First things first: Collagen does not make up hair.
Collagen is a protein found in the skin, gut, joints, and throughout the body to provide structure and strength. Hair, on the other hand, is predominantly made up of another protein, keratin. (Keratin is also found in your epidermis and nails.) Keratin is a protective protein that acts as a barrier. All proteins are made up of amino acids, often called “the building blocks” of proteins.
So why is collagen often marketed toward hair health? Well supplements like collagen powder aren’t actually the full collagen molecule (which would be too large to digest), but rather broken down and hydrolyzed collagen. In this form, it’s actually absorbable amino acids!
Essentially: The amino acids in collagen supplements can be used by the body to produce other proteins, such as keratin.
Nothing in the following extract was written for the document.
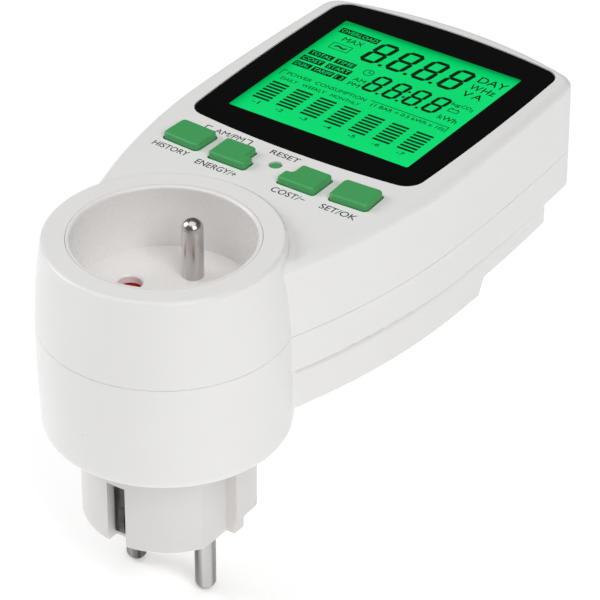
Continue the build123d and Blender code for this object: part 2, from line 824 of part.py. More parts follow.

Certified trichologist and founder of Advanced Trichology William Gaunitz, FWTS, told mbg that the primary amino acid that is most helpful is called proline1. Many collagen supplements are transparent about the amino acid profile within their formula, so you can even find options that contain this amino acid and are likely better suited for hair health.
But it’s not just about the hair fiber itself, collagen can actually support the hair follicle and surrounding area. Rachel Maiman, M.D., board-certified dermatologist at Marmur Medical, notes that research has shown that collagen levels in surrounding the hair follicle and bulb increase during hair growth phase2 (otherwise called the anagen phase).* Then when they go into the maintenance and shedding phase, the collagen disappears.
So if the body can create more collagen, it may be able to support hair in the growth phase for longer. “As our bodies create more collagen, the layers regenerate. This supports our hair follicles by assisting them in re-entering the anagen phase and maintaining the hair growth cycle,” says Maiman.*
Indeed, we often talk about how you can’t have healthy hair without a healthy scalp. “Collagen supports the scalp’s thickness,”* Maiman says. “A thin scalp with insufficient collagen is less robust and less capable of holding the hair follicle bulbs in place.”